Unfortunately, Godzilla wins this particular battle. As more of a true sequel to Godzilla: King of the Monsters than Skull Island, a decision necessitated by the fact that Skull Island was set in the 1970s, Godzilla vs. Kong carries in with it those movies’ flaws, in addition to two returning characters. And while there’s a lot Millie Bobby Brown can do (and to a lesser extent, an under-utilised Kyle Chandler), she can’t through sheer force of charisma turn this into something more than a smash-em-up with bad dialogue.
The problem with a movie featuring a fight between two characters with equal stature on the hero-villain spectrum is that one of them has to be the villain. Kong has always been a solemn and empathetic figure going back to his cinematic origins in 1933, so Godzilla has to take that role, even if he was the hero of the last movie in which he and a bunch of oversized reptiles smashed a city. Of course, that can’t last. There’s got to be a worse villain on the horizon, and there certainly is, in the form of an evil tech company engineering a mechanised version of Godzilla, appropriately called Mechagodzilla. The scene where Kong and Godzilla inevitably reconcile is handled with humorous abruptness, as they sort of nod at each other in respect and decide to join sides, in a moment that kind of recalls the hilarious and infamous “My mother is named Martha too!” moment from Batman v. Superman: Dawn of Justice.
But we’re getting ahead of ourselves. Of course there’s plenty more plot. A team of scientists led by Rebecca Hall and her deaf and infinitely wise adopted daughter are taking Kong into captivity in order to save him from … something or other. It’s when they’re transporting him in chains that the fleet of ships is besieged by a surfacing Godzilla, who tears through the boats like tissue paper, to quote Sarris from Galaxy Quest. This is definitely the film’s best sequence, as it’s the most imaginative setting for a clash between these two freaks of nature.
There’s also a plot about sending a crew down to what’s known as Hollow Earth, the middle of the planet that birthed these creatures, if you can solve the problem of instantly reversing gravitational pull at the planet’s core. That team is led by Alexander Skarsgard. Meanwhile, elsewhere on the planet – and dispiritingly far away from the action for almost the whole movie – are the team of ragtag nerds led by Brown and featuring Brian Tyree Henry and New Zealand’s Julian Dennison. They’re trying to crack the secrets of the tech company and are fuelled by all the scepticism of Henry’s conspiracy theory podcast.
None of this meshes, and it’s absurd most of the time. It’s not that this is a new aspect to these movies, but it’s difficult to get past the basic silliness of the rapid-fire pseudo-scientific discussions in which characters talk in a straight-faced manner about Kong and Godzilla. It’d seem preferable if they used generic terms like “the ape” or “the overgrown lizard,” because their so-called given names just sound ludicrous. It’d be better if this were one of those zombie movies where characters had never before seen a zombie and had to come up with some approximate term like “walkers.” Then again, I guess these characters have known about these titans for some time now; might as well name them.

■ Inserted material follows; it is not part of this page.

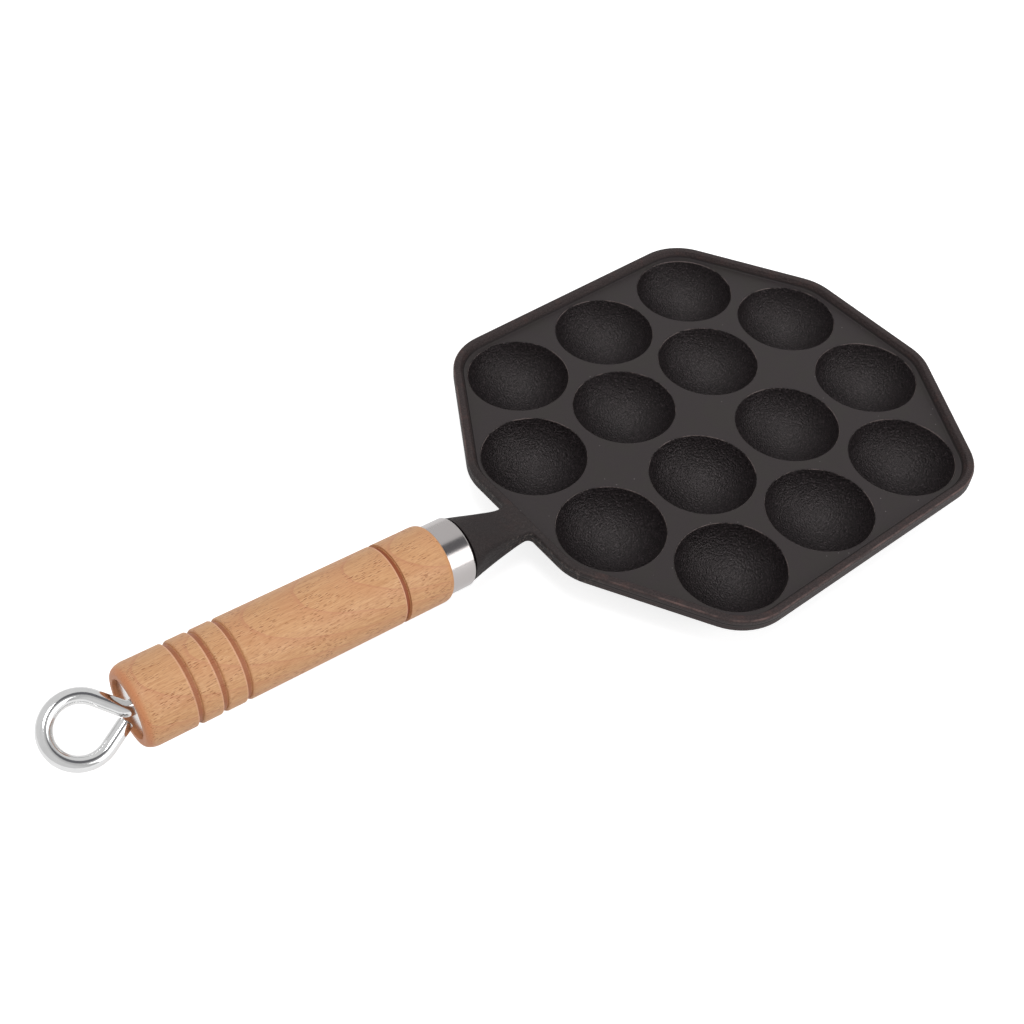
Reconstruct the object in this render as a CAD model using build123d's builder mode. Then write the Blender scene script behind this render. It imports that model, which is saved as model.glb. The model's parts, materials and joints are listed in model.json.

There’s something to be said for some good old crash-bang-boom. But outside the sequence at sea, these are pretty standard city destruction scenes, excepting the fact that Kong uses a giant axe in one of them, rather comically. It’s hard to know why Godzilla and Kong have the moral high ground on Mechagodzilla. They must know that they destroy cities in a “saving people way” while he destroys them in a “killing people way.”
Horror director Adam Wingard was chosen to helm this particular go-around, an apparently savvy choice that pays zero dividends. Squint though you might, you won’t see Wingard’s previous incarnation informing any of his choices here, as a thousand studio notes and cutting edge but generic CGI have a way of turning any distinctive vision into a sort of indistinct gruel.
There’s one set piece that does give a fond memory of our dearly departed Skull Island. In a scene in Hollow Earth, Kong does battle with some kind of winged serpent eager to tear a chunk of his face off. Kong gets the better of this creature, of course, and finishes with a triumphant ripping of the creature’s head from its shoulders, sucking some sweet juices and veiny material from the gaping neck hole, and discarding the spent skull on the ground as he bounds away. It recalls the moment in Skull Island when Kong eats an octopus that’s almost as big as he is, its tentacles still worming around as he slurps them down. A couple such chuckle-worthy moments could have really relieved the monotony of these empty fireworks.